Canada has officially entered a technical recession, with Gross Domestic Product (GDP) contracting by 0.1% in the first quarter of 2026, marking the second consecutive quarter of negative growth and missing expectations [1]. Despite this downturn, Prime Minister Carney and Bank of Canada (BoC) officials have downplayed the significance of the recession, with BoC Deputy Governor Carolyn Rogers stating that it is important to 'look past technical recession indicators' and focus on more leading economic indicators [1].
The economic slowdown comes at a time of heightened trade tensions, as Canada faces sectoral tariffs and ongoing renegotiations of the United States-Mexico-Canada Agreement (USMCA) [1]. Rabobank strategist Molly Schwartz highlights that the current trade situation with the US is unsustainable, and the technical recession is a warning sign that urgent action is needed [1]. In response, LeBlanc has sent a letter to both Greer and Mexico’s economy secretary Ebrard, requesting that the USMCA be renewed for another sixteen years, as the agreement’s review is currently underway [1].

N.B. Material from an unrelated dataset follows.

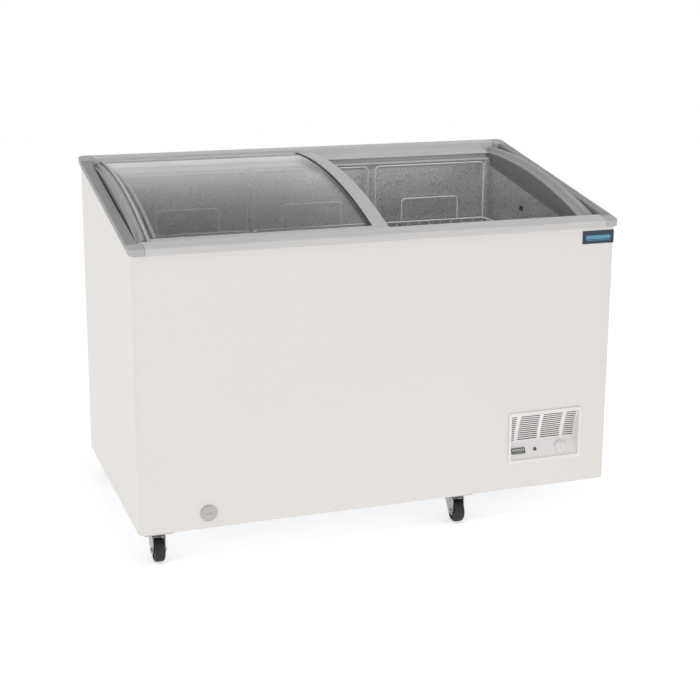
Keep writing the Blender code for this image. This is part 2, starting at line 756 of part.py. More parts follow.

Schwartz emphasizes that the outcome of the USMCA talks and the handling of sectoral tariffs will be critical for Canada’s economic outlook [1]. The combination of domestic economic weakness and external trade pressures has raised concerns among some analysts, despite official reassurances [1].
CONCLUSION
Canada’s entry into a technical recession, combined with ongoing USMCA renegotiations and trade tensions, signals significant economic uncertainty. While officials urge caution in interpreting recession indicators, analysts stress that the resolution of trade issues will be pivotal for Canada’s recovery and future growth prospects.